4 Should Buy: 1958 Chrysler 300 D

via flickr.com

Only about 800 300D cars were produced, due to a recession and these cars were available in 2-door hardtop or 2-door convertibles.

The engine could be tuned up to 380 hp.

The car can safely be driven up to 250 km per hour without casualty. It was known for its slender fins and grille and is one of Chrysler’s rarest finds for a collectible and one of their classiest. If you have a need for speed, it is one you should consider.

3 Should Buy: 1959 Chrysler 300E

via mecum.com

A little less than 700 of these were built, and this classic car is a bit unrated and often overlooked.

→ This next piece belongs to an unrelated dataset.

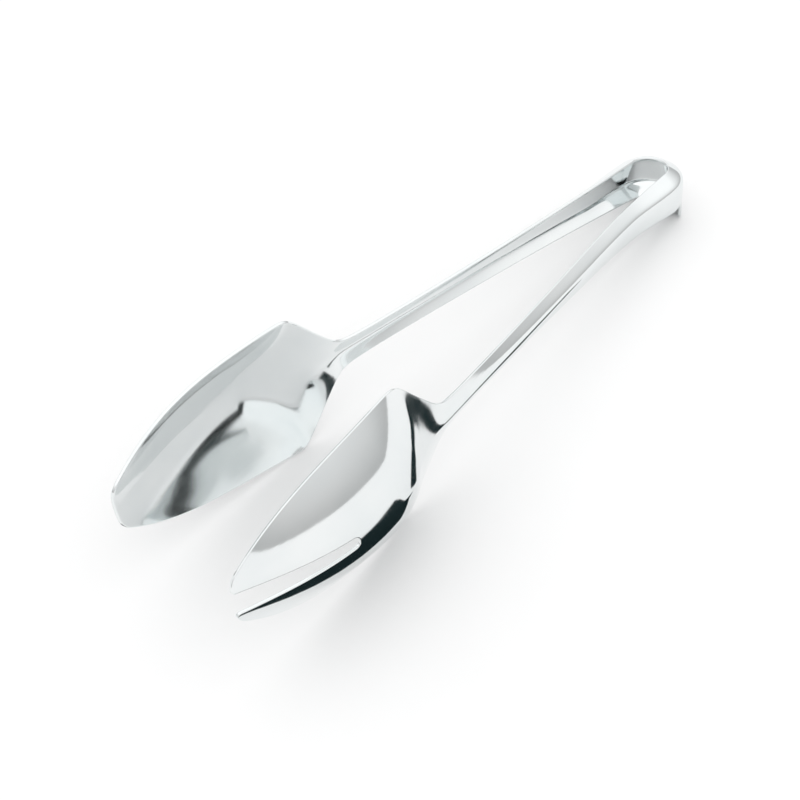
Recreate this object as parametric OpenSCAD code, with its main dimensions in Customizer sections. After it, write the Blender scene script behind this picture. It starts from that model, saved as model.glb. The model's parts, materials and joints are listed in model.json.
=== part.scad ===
// Serving tongs: one polished stainless strip, pressed into a channel section,
// bent into a U at the bow, with a spoon blade on one arm and a fork blade on
// the other. The strip is divided into nodes where it bends or changes its form.
//
// Frame: +X runs from the blades to the bow, +Y to the spoon side, +Z up.
// The tongs stand on the blades' lower edges and on the foot under the bow.
// Each side is drawn from a run along the strip's edges: s is the distance
// along that run from the bow's end, and v goes from -1 at the lower edge of
// the strip to 1 at its upper edge.

/* [Sheet] */
// Thickness of the stainless sheet
sheet = 1.2; // [0.8:0.1:1.6]

/* [Bow] */
// Bend radius of the strip's edges, at mid-thickness
bow_radius = 7.2; // [6.6:0.1:7.8]
// Height of the strip at the bow
bow_height = 18.2; // [17:0.2:20]
// Depth of the channel section at the bow
bow_depth = 5.9; // [5.4:0.1:6.4]
// Clearance between the bow and each arm
bow_gap = 0.1; // [0.1:0.05:0.3]

/* [Foot] */
// Angle round the bow that the foot takes up
foot_angle = 128; // [90:2:136]
// Radius of the foot's lower corners
foot_corner = 1.6; // [0.8:0.1:1.8]
// Nose-down lean of the tongs as they stand, in degrees
rest_pitch = 5.8; // [5.6:0.1:6]

/* [Arms] */
// Length of each arm, from the bow's end to the neck
arm_length = 145; // [140:0.5:150]
// Depth of the channel section in the arm, past the bow
arm_depth = 4.4; // [4:0.1:5]
// Height of the strip at the neck
neck_height = 9.4; // [8.4:0.2:12]
// Depth of the channel section at the neck
neck_depth = 2.3; // [2:0.1:3.5]
// Angle of each arm away from the centre plane, in degrees
arm_tilt = 7.3; // [6.5:0.1:8]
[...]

The car then had plenty of power, and even now, it would give an excellent drive with its 380 hp and then new Golder Lion V8 engine by Chrysler. They also were equipped with powered swivel seats. Hagerty states, “The 1955 Chrysler 300 hardtop was the first real muscle car, with 300 horsepower from its 331-c.i. Hemi V-8, 0-90 mph in 16.9 seconds, and a top speed of 130 mph. The company sold 1,725 of these homologation specials, and Chrysler dominated NASCAR.”

2 Should Buy: 1931 Chrysler Imperial

via hemmings.com

There are so many versions of the Imperial, but the 1931 two-door road star is something that you may want to consider. If you are getting one, you may want to consider getting the burgundy as pictured with its beige interior. It comes with a manual transmission and 100 were built in 1931. The car may be old, but it is a classic, that will cost you a mint, especially if you have intentions of getting your hands on one that is truly original.

1 Should Buy: 1960 Chrysler 300F

via rmsothebys.com

By now you would have realized that Chrysler came out with a new 300 car every year. The car had a reputation for being one of the “most drivable cars” of its era. This one had lower fins, a trapezoid grill and was a fun car to own at the time.

The 300 Series went up until the letter L.

But if you are going to get one, it may be best to get the one that was manufactured at the beginning of the 60s. This version also was available with 400 hp and 4-speed manual transmissions.